いつでも引っ越しできる借家なら、そうした不安がないわけです。

③40代後半~50代前半は大丈夫か?

30歳前後で子供が産まれると、大体40代後半~50代前半で子どもたちが高校・大学に進学します。
つまり教育費支出のピークです。

マネープランを作成する際、この時期はほとんどの世帯で、支出が収入を上回ります。
教育費のために、貯蓄を取り崩す必要が出てくるわけです。
今では子供を育てることは、とてもお金がかかりますからね。

見方を変えれば、あなたがお金を貯められるのは、子どもが小さいときだけです。
小学校を卒業するまでの12年間で、ある程度の資産を貯めないと、数年後に家計がひっ迫し始めてしますでしょう。
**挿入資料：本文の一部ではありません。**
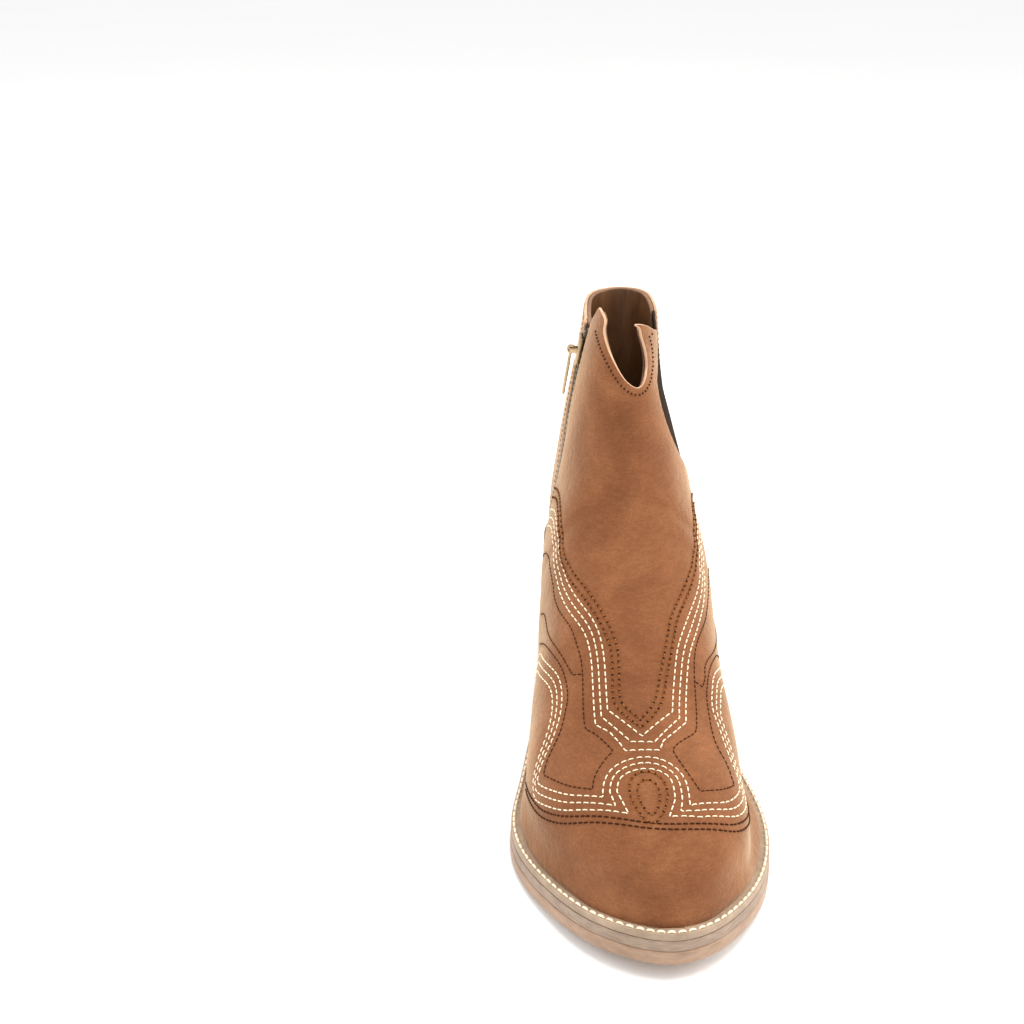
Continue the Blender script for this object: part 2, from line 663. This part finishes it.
STIFF = plain("stiffener_sheet", (.55, .50, .42), .6)
CORK = plain("cork", (.32, .19, .09), .95, 0, .35, .5, .6)
FOAM = plain("foam", (.62, .55, .42), .95)

# ---- upper
lifted_front = place_xtz(front_xtz) + front_normals * relief(front_xtz)[..., None]
corner = lifted_front[100, G_STEPS]
front_up = np.cross(lifted_front[101, G_STEPS] - corner, lifted_front[100, G_STEPS + 1] - corner)[2] > 0
lifted_wall, wall_facing = {}, {}
for side in (-1, 1):
    lifted_wall[side] = place_xtz(walls[side]) + wall_normals[side] * relief(walls[side])[..., None]
    q = lifted_wall[side]
    wall_facing[side] = np.cross(q[61, 60] - q[60, 60], q[60, 61] - q[60, 60])[0] * side > 0

front_field_grid = front_field(front_xtz)
verts, faces = clipped(lifted_front, front_field_grid, front_up)
front_panel = layer("suede_front", verts, faces, 0, SUEDE_THICK, [SUEDE, RAW_EDGE, SUEDE_BACK])
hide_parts("front_panel")
inner_field = np.minimum(front_field(front_xtz, SLOT_HALF + .6) - 1.0, top_field(front_xtz) - .3)
verts, faces = clipped(lifted_front, inner_field, front_up)
lining_front = layer("lining_front_skin", verts, faces, LINING_TOP, LINING_LOW,
                     [LINING, LINING_EDGE, LINING])
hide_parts("lining_front")
for side, word in ((-1, "medial"), (1, "lateral")):
    verts, faces = clipped(lifted_wall[side], quarter_field(walls[side], side), wall_facing[side])
    quarter = layer("suede_quarter_" + word, verts, faces, 0, SUEDE_THICK, [SUEDE, RAW_EDGE, SUEDE_BACK])
    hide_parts("quarter_" + word)
    to_rim = top_line[side](walls[side][..., 1]) - walls[side][..., 2]
    inner = np.minimum(quarter_field(walls[side], side, SLOT_HALF + .6), to_rim - .3)
    verts, faces = clipped(lifted_wall[side], inner, wall_facing[side])
    below_rim = top_line[side](CENTRE_T - verts[:, 1]) - verts[:, 2]
    meets_suede = .92 * np.clip(1.3 - below_rim / 3, 0, 1)
    skin = layer("lining_%s_skin" % word, verts, faces, LINING_TOP - meets_suede, LINING_LOW,
                 [LINING, LINING_EDGE, LINING])
    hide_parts("lining_" + word)

q = walls[1]
gore_field = np.minimum(np.minimum(lateral_t(q[..., 2]) + 6 - q[..., 1], q[..., 1] - gore_t(q[..., 2]) + 6),
                        np.minimum(q[..., 2] - 93, top_line[1](q[..., 1]) - q[..., 2] - 1))
verts, faces = clipped(lifted_wall[1], gore_field, wall_facing[1])
gore = layer("elastic_gore", verts, faces, 1.35, 2.05, [ELASTIC])
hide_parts("gore_elastic")

# back stay: a strip over the back seam
STAY_T = 7.8
strip = []
for k in range(len(WALL_Z)):
    if not 68 <= WALL_Z[k] <= 170.8:
        continue
    rows = []
    for side in (1, -1):
        q, n = walls[side][k], wall_normals[side][k]
        pick = q[:, 1] < STAY_T + 3
        edge = place_xtz(q[pick]) + n[pick] * relief(q[pick])[:, None]
        s = np.interp(-np.linspace(STAY_T, q[-1, 1], 14), -q[pick][:, 1], np.arange(pick.sum()))
        rows.append(np.stack([np.interp(s, np.arange(pick.sum()), edge[:, c]) for c in range(3)], -1))
    strip.append(np.concatenate([rows[0], rows[1][:-1][::-1]]))
strip = np.array(strip)
stay_facing = np.cross(strip[31, 12] - strip[30, 12], strip[30, 13] - strip[30, 12])[1] > 0
verts, faces = clipped(strip, np.ones(strip.shape[:2]), stay_facing)
stay = layer("suede_back_stay", verts, faces, -1.0, 0.0, [SUEDE, RAW_EDGE, SUEDE_BACK])
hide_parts("back_stay")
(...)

親世代のころは、子どもの成長とともに給料も上がりました。
教育費を貯め込んでいなくても、なんとか教育費を捻出できたのです。

しかし、今後は勤続年数が増えるだけでは、たいした上昇が期待できません。
今のうちに「子どもが小さいうちに、どの程度まで貯められるのか?」を検討してください。
それが子どもの将来を左右することにもなります。

④老後の生活費は大丈夫か?

まだ30代~40代の方にとっては、老後の生活は想像できないかもしれません。
空想まじりでもいいので、少し考えてみてください。
ここで考えるポイントは大きく3つあります。


<老後の生活費を考えるポイント>
・いくつで退職するか?
・いくら年金がもらえるのか?
・いくら相続でもらえるのか?

現在の日本社会では60~65歳が、一般的な退職時期です。
老後の年金支給は65歳からですので、リタイアを65歳以前に設定すると、
65歳までの生活費を考えておかないといけません。

早くリタイアするつもりならば、それだけで資産を用意しないといけないのです。
しかも、今後は年金の支給年齢が70歳に引き上げられる恐れがあります。
あなたが60歳でリタイアしたら、年金がもらえるまでの10年間は無給です。

リタイア年齢を決めるときはそこまで考慮する必要があるのです。
よほど大きな制度改革が行われないかぎり、まず、現在の高齢者と同程度の年金額を、私たちの世代は受け取れないと言っていいでしょう。